In my experience, the biggest mistake people make is skipping straight to expensive upgrades before they have dealt with the basics. I have seen households spend thousands on a new boiler while still running a tumble dryer for every wash and leaving appliances on standby throughout the day. The savings from those habits alone can rival the output of a moderately priced upgrade, and they start working immediately.

What I find consistently undervalued is the cumulative effect of small changes. Fixing a dripping tap, adjusting the thermostat schedule, switching to cold washes, and sealing a couple of draughts might each feel minor. Together, they can reduce a household’s energy consumption by 15 to 20%, which translates to real money every quarter.

If you own your home and you are ready to invest, I strongly recommend getting an energy assessment before committing to any specific upgrade. The assessment tells you exactly where your heat is being lost, which insulation makes sense for your property type, and which improvements will pay back fastest. Without it, you are essentially guessing.

The programmed thermostat approach is the single habit I recommend to everyone, renters and owners alike. Set it, forget it, and let the savings accumulate. Comfort does not have to suffer. In fact, most people report feeling more comfortable once their home maintains a consistent temperature rather than swinging between too hot and too cold.

— Danny

Find out how your property rates for energy efficiency

If you are serious about making progress on your energy bills, understanding your property’s current performance is the logical next step. That is exactly what an Energy Performance Certificate gives you. An EPC rates your home from A to G, identifies where energy is being wasted, and provides a prioritised list of recommended improvements specific to your property.

At Completeepc, our qualified assessors carry out fast, accurate EPC assessments across London for both domestic and commercial properties. Whether you need a certificate for a property transaction or simply want a clear picture of where to focus your efforts, we can help. Read our full guide to EPCs to understand exactly what the assessment covers, or explore our EPC assessment process to see what to expect from start to finish.

FAQ

What is the single most effective way to save energy at home?

Thermostat scheduling is widely regarded as one of the highest-impact changes. Setting back your thermostat by 7 to 10 degrees for 8 hours a day can save around 10% annually on heating and cooling costs.

Can tenants save energy without permission from their landlord?

Yes. Behavioural changes such as cold washes, shorter showers, standby switching, and thermostat adjustments require no landlord approval and deliver meaningful savings regardless of property type.

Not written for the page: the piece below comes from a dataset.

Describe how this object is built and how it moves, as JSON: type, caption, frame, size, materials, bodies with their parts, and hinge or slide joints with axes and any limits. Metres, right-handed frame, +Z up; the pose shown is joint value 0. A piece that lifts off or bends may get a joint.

How much can LED bulbs actually save?

LED bulbs use 75% less energy than older incandescent bulbs and last up to 10 times longer, making them one of the most cost-effective upgrades available at any budget.

What is an EPC and why does it matter for saving energy?

An Energy Performance Certificate rates your home’s energy efficiency from A to G and provides a list of recommended improvements. It gives you a clear, property-specific roadmap rather than generic advice. Learn more about energy performance certificates from Completeepc.

Is an energy audit worth doing before making upgrades?

Yes. Energy audits identify which improvements will deliver the greatest return for your specific property, preventing you from spending money on upgrades that may have little impact on your actual energy use.